EXERCISE DESCRIPTION: Copy out the lines that have "bodies" in them.

LISTING:
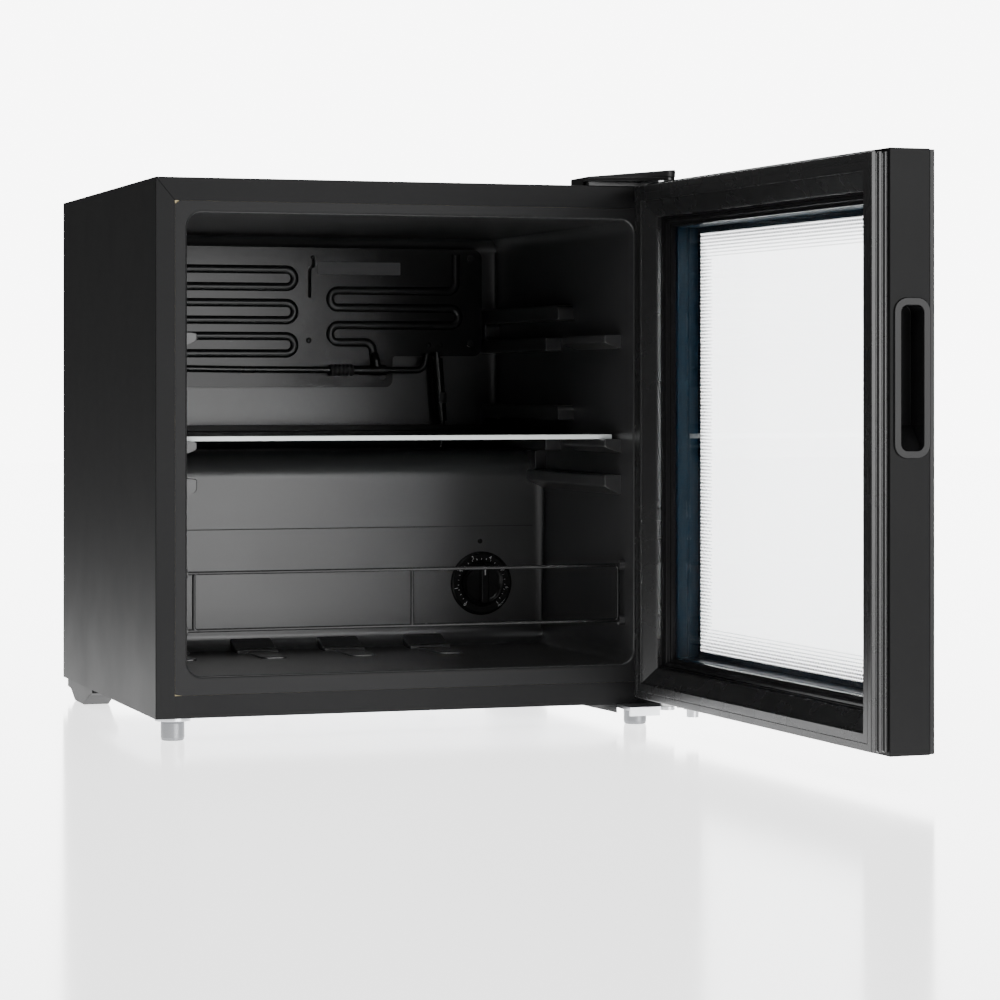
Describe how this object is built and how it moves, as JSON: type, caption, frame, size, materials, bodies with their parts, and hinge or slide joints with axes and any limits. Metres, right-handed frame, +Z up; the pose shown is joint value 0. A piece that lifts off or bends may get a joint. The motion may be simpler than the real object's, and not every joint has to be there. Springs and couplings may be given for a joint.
{
  "type": "mini fridge",
  "caption": "Table-top compressor cooler with a right-hung glazed door, a glass shelf, a bottle guard, a thermostat dial and levelling feet.",
  "frame": {"origin": "on the floor under the centre of the cabinet's footprint, in the plane of the feet", "axes": "+X to the hinge side, which is the right seen from the front; -Y out of the front; +Z up"},
  "size_m": [0.4695, 0.8857, 0.4716],
  "materials": {
    "painted_steel": "satin",
    "liner_plastic": "satin",
    "foam": "matte",
    "galvanised_steel": "satin",
    "black_enamel": "satin",
    "black_plastic": "matte",
    "rubber_parts": "matte",
    "gasket_vinyl": "satin",
    "clear_glass": "polished",
    "zinc_plate": "satin",
    "copper": "satin",
    "white_nylon": "satin",
    "spacer_aluminium": "satin"
  },
  "bodies": {
    "cabinet": {"outer_shell": "painted_steel", "bottom_rail": "painted_steel", "rear_panel": "painted_steel", "base_pan": "galvanised_steel", "insulation": "foam", "inner_liner": "liner_plastic", "shelf_guides": "liner_plastic", "evaporator_plate": "black_enamel", "evaporator_posts": "black_enamel", "evaporator_tail": "black_enamel", "tail_sleeve": "black_enamel", "suction_line": "black_enamel", "suction_clip": "black_plastic", "thermostat_body": "galvanised_steel", "thermostat_ring": "black_plastic", "bottle_guard": "black_enamel", "guard_cups": "liner_plastic", "foot_plate": "zinc_plate", "rear_skids": "black_plastic", "compressor_plate": "galvanised_steel", "compressor_shell": "black_enamel", "compressor_feet": "black_enamel", "compressor_grommets": "rubber_parts", "compressor_bolts": "zinc_plate", "relay_cover": "black_plastic", "cord_bush": "rubber_parts", "discharge_line": "copper", "filter_drier": "copper", "capillary_tube": "copper", "condenser_tube": "black_enamel", "condenser_wires": "black_enamel", "condenser_brackets": "black_plastic", "rear_screws": "zinc_plate", "top_hinge_bracket": "black_enamel", "top_hinge_screws": "zinc_plate", "top_hinge_cover": "black_plastic", "top_hinge_pin": "zinc_plate", "bottom_hinge_bracket": "zinc_plate", "bottom_hinge_gusset": "black_plastic", "bottom_hinge_screws": "zinc_plate", "bottom_hinge_pin": "zinc_plate", "hinge_washer": "white_nylon"},
    "door": {"door_hinge_stile": "black_plastic", "door_handle_stile": "black_plastic", "door_top_rail": "black_plastic", "door_bottom_rail": "black_plastic", "hinge_bushes": "white_nylon", "handle_insert": "black_plastic", "glazing_bead": "black_plastic", "inner_glass": "clear_glass", "glass_spacer": "spacer_aluminium", "outer_glass": "clear_glass", "door_gasket": "gasket_vinyl", "door_stop_arm": "zinc_plate"},
    "shelf": {"shelf_glass": "clear_glass", "shelf_rear_bar": "black_plastic"},
    "knob": {"thermostat_knob": "black_plastic", "thermostat_shaft": "zinc_plate"},
    "left_foot": {"front_left_foot": "zinc_plate"},
    "right_foot": {"front_right_foot": "zinc_plate"}
  },
  "joints": [
    {"name": "door_hinge", "type": "hinge", "parent": "cabinet", "child": "door", "pos_m": [0.213, -0.229, 0.242], "axis": [0, 0, 1], "range_deg": [-92, 23]},
    {"name": "shelf_slide", "type": "slide", "parent": "cabinet", "child": "shelf", "axis": [0, -1, 0], "range_m": [0, 0.04]},
    {"name": "thermostat_turn", "type": "hinge", "parent": "cabinet", "child": "knob", "pos_m": [0.1343, 0.035, 0.1087], "axis": [0, -1, 0], "range_deg": [-140, 140]},
    {"name": "left_foot_screw", "type": "hinge", "parent": "cabinet", "child": "left_foot", "pos_m": [-0.202, -0.182, 0.01], "axis": [0, 0, 1], "continuous": true},
    {"name": "right_foot_screw", "type": "hinge", "parent": "cabinet", "child": "right_foot", "pos_m": [0.202, -0.182, 0.01], "axis": [0, 0, 1], "continuous": true}
  ]
}
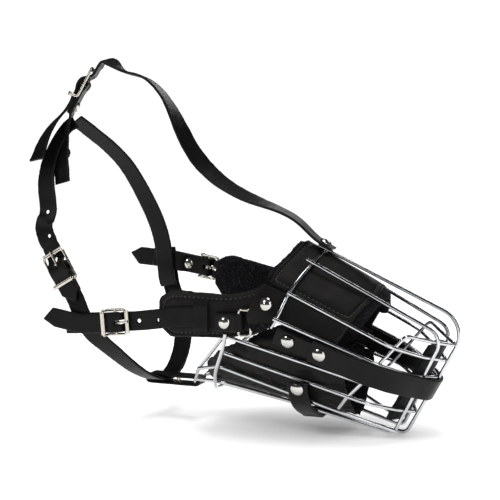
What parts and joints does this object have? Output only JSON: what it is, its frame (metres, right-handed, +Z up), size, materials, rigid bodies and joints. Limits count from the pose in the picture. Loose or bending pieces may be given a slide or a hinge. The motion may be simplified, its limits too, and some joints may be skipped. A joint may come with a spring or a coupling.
{
  "type": "basket muzzle",
  "caption": "Wire basket muzzle with leather nose pad, felt linings, chin strap and a buckled head harness for a large dog.",
  "frame": {"origin": "middle of the snout opening, in the plane of the basket's rear rim", "axes": "+X forward to the nose, +Y to the dog's left, +Z up"},
  "size_m": [0.334, 0.1494, 0.2858],
  "materials": {
    "basket_wire": "polished plating",
    "buckle_nickel": "polished nickel plating",
    "dome_rivet": "polished dome",
    "strap_leather": "semi-gloss",
    "pad_leather": "satin grain",
    "bumper_leather": "matte",
    "felt": "pressed felt"
  },
  "bodies": {
    "basket": {"wire_rim": "basket_wire", "wire_top_center": "basket_wire", "wire_top_right": "basket_wire", "wire_top_left": "basket_wire", "wire_side_hoop": "basket_wire", "wire_band_upper": "basket_wire", "wire_band_lower": "basket_wire", "wire_lower_hoop": "basket_wire", "wire_floor_right": "basket_wire", "wire_floor_left": "basket_wire", "wire_rear_hoop": "basket_wire", "wire_nose_arch": "basket_wire", "nose_pad_leather": "pad_leather", "nose_pad_felt": "felt", "nose_wing_right": "pad_leather", "nose_wing_left": "pad_leather", "front_band": "strap_leather", "band_anchor_right": "strap_leather", "band_anchor_left": "strap_leather", "front_bumper": "bumper_leather", "chin_lining": "felt", "chin_strap": "strap_leather", "cheek_pad_leather_right": "pad_leather", "cheek_pad_leather_left": "pad_leather", "cheek_pad_felt_right": "felt", "cheek_pad_felt_left": "felt", "cheek_keeper_right": "strap_leather", "cheek_keeper_left": "strap_leather", "cheek_link_strap_right": "strap_leather", "cheek_link_strap_left": "strap_leather", "cheek_strap_right": "strap_leather", "cheek_strap_left": "strap_leather", "cheek_buckle_tab_right": "strap_leather", "cheek_buckle_tab_left": "strap_leather", "collar_right": "strap_leather", "collar_left": "strap_leather", "collar_lower": "strap_leather", "crown_tab": "strap_leather", "forehead_strap": "strap_leather", "throat_loop": "strap_leather", "band_rivets": "dome_rivet", "chin_rivets": "dome_rivet", "wing_rivets": "dome_rivet", "cheek_rivets": "dome_rivet", "tab_rivets": "buckle_nickel", "crown_rivets": "dome_rivet", "throat_rivet": "buckle_nickel", "nose_strap_rivet": "dome_rivet"},
    "cheek_right_buckle_frame": {"cheek_right_buckle_frame": "buckle_nickel"},
    "cheek_right_buckle_prong": {"cheek_right_buckle_prong": "buckle_nickel"},
    "cheek_left_buckle_frame": {"cheek_left_buckle_frame": "buckle_nickel"},
    "cheek_left_buckle_prong": {"cheek_left_buckle_prong": "buckle_nickel"},
    "neck_buckle_frame": {"neck_buckle_frame": "buckle_nickel"},
    "neck_buckle_prong": {"neck_buckle_prong": "buckle_nickel"},
    "crown_buckle_frame": {"crown_buckle_frame": "buckle_nickel"},
    "crown_buckle_prong": {"crown_buckle_prong": "buckle_nickel"},
    "cheek_ring_right": {"cheek_ring_right": "buckle_nickel"},
    "cheek_ring_left": {"cheek_ring_left": "buckle_nickel"}
  },
  "joints": [
    {"name": "cheek_right_buckle_tilt", "type": "hinge", "parent": "basket", "child": "cheek_right_buckle_frame", "pos_m": [-0.1195, -0.0668, 0.001], "axis": [0.0801, 0, -0.9968], "range_deg": [-3, 3]},
    {"name": "cheek_right_prong_swing", "type": "hinge", "parent": "cheek_right_buckle_frame", "child": "cheek_right_buckle_prong", "pos_m": [-0.1195, -0.0668, 0.001], "axis": [0.0801, 0, -0.9968], "range_deg": [0, 12]},
    {"name": "cheek_left_buckle_tilt", "type": "hinge", "parent": "basket", "child": "cheek_left_buckle_frame", "pos_m": [-0.0985, 0.0668, 0.031], "axis": [0.165, 0, 0.9863], "range_deg": [-3, 3]},
    {"name": "cheek_left_prong_swing", "type": "hinge", "parent": "cheek_left_buckle_frame", "child": "cheek_left_buckle_prong", "pos_m": [-0.0985, 0.0668, 0.031], "axis": [0.165, 0, 0.9863], "range_deg": [0, 12]},
    {"name": "neck_buckle_tilt", "type": "hinge", "parent": "basket", "child": "neck_buckle_frame", "pos_m": [-0.168, -0.064, 0.04], "axis": [0.866, 0, 0.5], "range_deg": [-3, 3]},
    {"name": "neck_prong_swing", "type": "hinge", "parent": "neck_buckle_frame", "child": "neck_buckle_prong", "pos_m": [-0.168, -0.064, 0.04], "axis": [0.866, 0, 0.5], "range_deg": [0, 12]},
    {"name": "crown_buckle_tilt", "type": "hinge", "parent": "basket", "child": "crown_buckle_frame", "pos_m": [-0.175, -0.004, 0.182], "axis": [0.3224, -0.943, 0.0819], "range_deg": [-3, 3]},
    {"name": "crown_prong_swing", "type": "hinge", "parent": "crown_buckle_frame", "child": "crown_buckle_prong", "pos_m": [-0.175, -0.004, 0.182], "axis": [0.3224, -0.943, 0.0819], "range_deg": [0, 12]},
    {"name": "cheek_ring_right_swing", "type": "hinge", "parent": "basket", "child": "cheek_ring_right", "pos_m": [-0.02396, -0.05863, 0.004], "axis": [0, 0, -1], "range_deg": [-3, 3]},
    {"name": "cheek_ring_left_swing", "type": "hinge", "parent": "basket", "child": "cheek_ring_left", "pos_m": [-0.02429, 0.05863, 0.0128], "axis": [0.1564, 0, 0.9877], "range_deg": [-3, 3]}
  ]
}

SOLUTION FOR THIS EXERCISE:
Describe how this object is built and how it moves, as JSON: type, caption, frame, size, materials, bodies with their parts, and hinge or slide joints with axes and any limits. Metres, right-handed frame, +Z up; the pose shown is joint value 0. A piece that lifts off or bends may get a joint. The motion may be simpler than the real object's, and not every joint has to be there. Springs and couplings may be given for a joint.
  "bodies": {
What parts and joints does this object have? Output only JSON: what it is, its frame (metres, right-handed, +Z up), size, materials, rigid bodies and joints. Limits count from the pose in the picture. Loose or bending pieces may be given a slide or a hinge. The motion may be simplified, its limits too, and some joints may be skipped. A joint may come with a spring or a coupling.
  "bodies": {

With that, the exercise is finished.